I mention this because redemptive and apocalyptic Christianity, vulgar Marxism and Bolivarian pathos can be easily conjoined beyond the example of the enthusiastic sign-bearer pictured above. All three traditions (oh, the number again) offer a moralistic and manichean idea of history and politics, which easily lends itself to paranoid and existential struggles.
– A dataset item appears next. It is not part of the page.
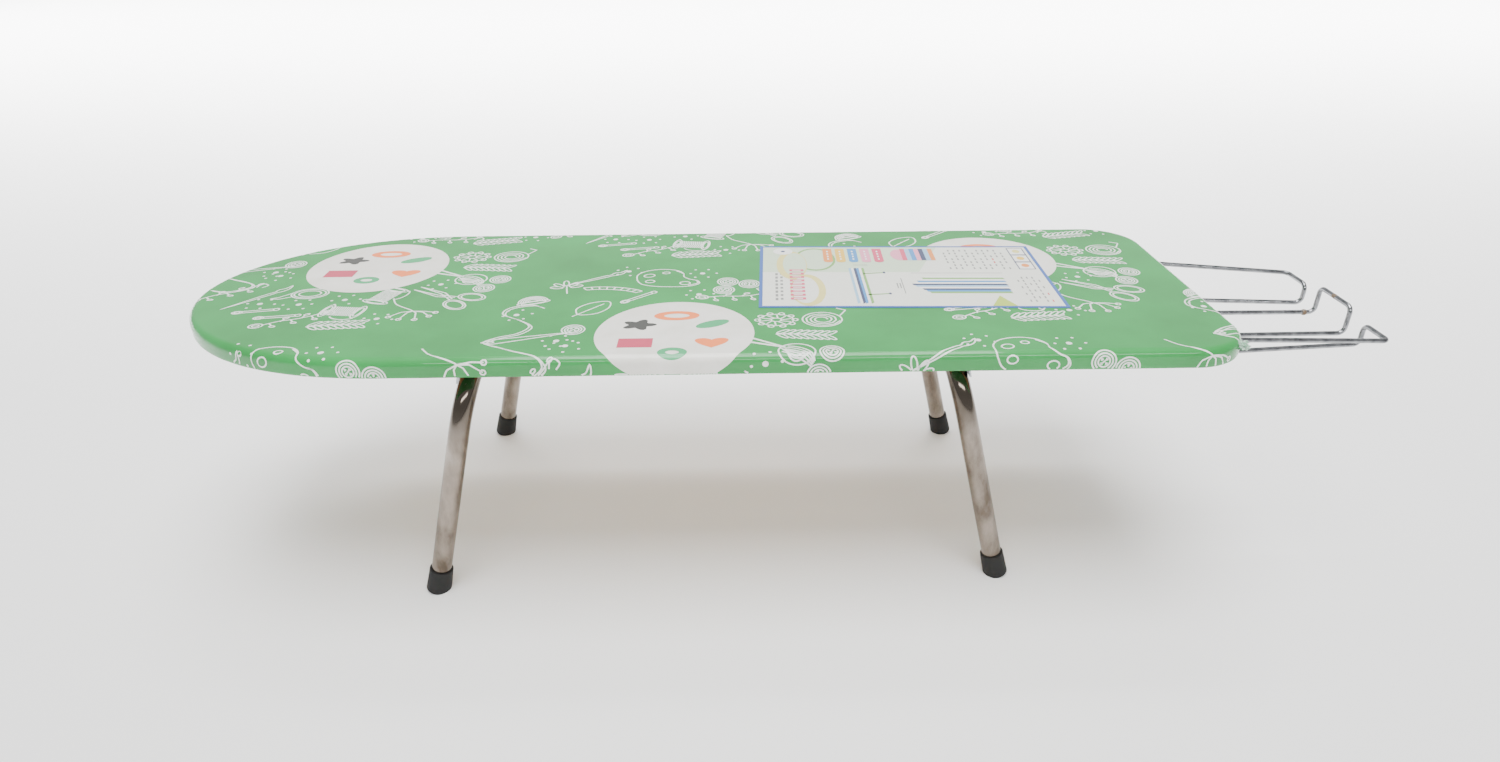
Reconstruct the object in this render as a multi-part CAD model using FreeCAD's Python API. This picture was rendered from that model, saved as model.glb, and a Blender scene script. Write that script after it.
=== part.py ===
"""Low ironing board: padded wooden panel on two folding U-shaped legs, with a wire iron rest.

Millimetres. +X runs from the rounded nose to the iron rest, +Z is up, the floor is z = 0 and
the origin is on the floor at the middle of the whole object's box.
"""
import FreeCAD, Part
import math
import os

from FreeCAD import Vector

# ---------------------------------------------------------------- driving sizes
board_length = 1050.0        # nose tip to square end, over the cover
board_width = 350.0
board_top = 274.0            # ironing surface above the floor
nose_length = 249.0          # rounded part of the outline
nose_power_x = 0.90          # superellipse powers: a little fuller than an ellipse
nose_power_y = 1.04
tail_corner = 58.0           # plan radius of the two corners at the square end

panel_t = 12.0
foam_t = 5.0
foam_skirt = 2.5             # foam pulled over the panel's edge
cover_t = 0.8
layer_gap = 0.1              # air between cover, foam and panel
shoulder_r = 8.0             # round of the padded top edge
hem_edge_r = 1.6
hem_width = 34.0             # cover turned under the panel
staple_inset = 20.0
staple_pitch = 48.0
staple_crown = 10.0
staple_wire = 0.9
staple_leg = 7.0

card_length = 313.0          # instruction card held under the clear wrap
card_width = 183.0
card_t = 0.25
card_setback = 300.0         # card centre from the square end
card_offset = 21.0           # card centre from the board's middle line
card_turn = -1.9             # degrees

tube_d = 20.0
tube_wall = 1.2
bend_r = 65.0                # centre line of the two bends of each U
leg_lean = 14.2              # degrees outward from upright, in side view
leg_splay = 2.8              # degrees outward, in end view
nose_foot_inset = 15.0       # foot centres on the floor, inward from the board's sides
tail_foot_inset = 27.5       # less spread, so that the two frames fold one over the other
nose_pivot_setback = 737.0   # pivot axis from the square end
tail_pivot_setback = 271.0

plate_t = 1.5                # steel plate under the panel that carries one U frame
plate_margin = 5.0
plate_hem_gap = 6.0          # plate's end to the turned-under hem
plate_corner = 8.0
pivot_top_gap = 0.3          # tube to plate
saddle_clear = 0.06          # radial running clearance
saddle_t = 2.0
saddle_width = 22.0
saddle_foot = 16.0
saddle_inset = 26.0          # saddle centre from the end of the straight crossbar
stop_t = 2.0
stop_width = 24.0
stop_foot = 26.0
stop_reach = 22.0            # flange below the pivot axis, along the leg
stop_gap = 0.3

cap_top_d = 23.6
cap_bottom_d = 25.6
cap_height = 27.5
cap_floor = 6.0              # rubber between the tube's end and the ground
cap_crush = 1.5              # rubber pressed flat by the ground
cap_round = 3.0
cap_clear = 0.05

wire_d = 5.0
wire_bend_r = 7.0
rest_reach = 174.5           # square end to the outside of the hooks
runner_z = 220.0             # lower wires, which carry the sole of the iron
side_hook_z = 242.0
middle_hook_z = 250.0
middle_half = 28.5           # half spacings of the wires at the hooks
side_inner_half = 56.0
side_outer_half = 95.0
middle_root_half = 30.0      # and under the board
side_inner_root_half = 69.0
side_outer_root_half = 112.0
step_start = 34.0            # where the lower wires start to climb, from the square end
step_end = 2.0
inner_turn_setback = 60.0
cross_wire_setback = 90.0
rail_kink = 8.0              # where the outer rails come flat under the hem

clip_clear = 0.1
clip_t = 1.2
clip_width = 12.0
clip_foot = 11.0
cross_clip_half = 78.0

big_screw = dict(head_r=4.2, head_h=2.6, shank_r=2.0, length=10.0)
small_screw = dict(head_r=3.2, head_h=2.0, shank_r=1.6, length=8.5)
screw_clear = 0.1

# ---------------------------------------------------------------- places worked out from them
half_width = board_width / 2
nose_x = -(board_length + rest_reach) / 2
tail_x = nose_x + board_length
foam_top = board_top - cover_t - layer_gap
panel_top = foam_top - foam_t - layer_gap
panel_under = panel_top - panel_t
hem_under = panel_under - layer_gap - cover_t

foam_inset = cover_t + layer_gap
panel_inset = foam_inset + foam_skirt + layer_gap

tube_r = tube_d / 2
plate_under = panel_under - plate_t
plate_half = half_width - hem_width - plate_hem_gap
stop_y = plate_half - plate_margin - stop_width / 2
pivot_z = plate_under - pivot_top_gap - tube_r
lean = math.radians(leg_lean)
splay = math.radians(leg_splay)
leg_length = pivot_z / math.cos(lean)        # pivot to floor, in the plane of the U

wire_r = wire_d / 2
wire_z = hem_under - layer_gap - wire_r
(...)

Also, being revolutionary ideologies, they offer a "Merry Kingdom of the end of Days" (Eden/Heaven, Communism, etc. (Bolívar did not go this far)) for whose arrival we must suffer a number of hardships and pain (not all of us will qualify to be granted entrance into paradise), terrible ordeals which we cannot understand right now (for we are sinners, ideologically bourgeois, hampered more "by ignorance than force", as Bolívar had said of the Spanish colonial rule).

However, there are signs within the social opposition to the revolution which mirror the irrational frame of mind described: the erection of Virgin statues, the reading of rosaries, the accusations of “pava”, and all that claptrap.

As Bolívar himself said on his famous Letter of 1815, addressed to a presumably enlightened English-Jamaican, piety can serve politics very well (after all, it was the alliance between religion and the monarchy one of the factors which defeated, to the eyes of the caraquenian leader, the First Republic):

“Happily, the leaders of the Mexican independence movement have made use of this fanaticism to excellent purpose by proclaiming the famous Virgin of Guadalupe the Queen of the Patriots, invoking her name in all difficult situations and placing her image on their banners. As a result, political enthusiasms have been commingled with religion, thus producing an intense devotion to the sacred cause of liberty. The veneration of this image in Mexico is greater than the exaltation that the most sagacious prophet could inspire.”

Rhetoric tends to trump reason (unless the belief in reason becomes, in and of itself, sacrosanct).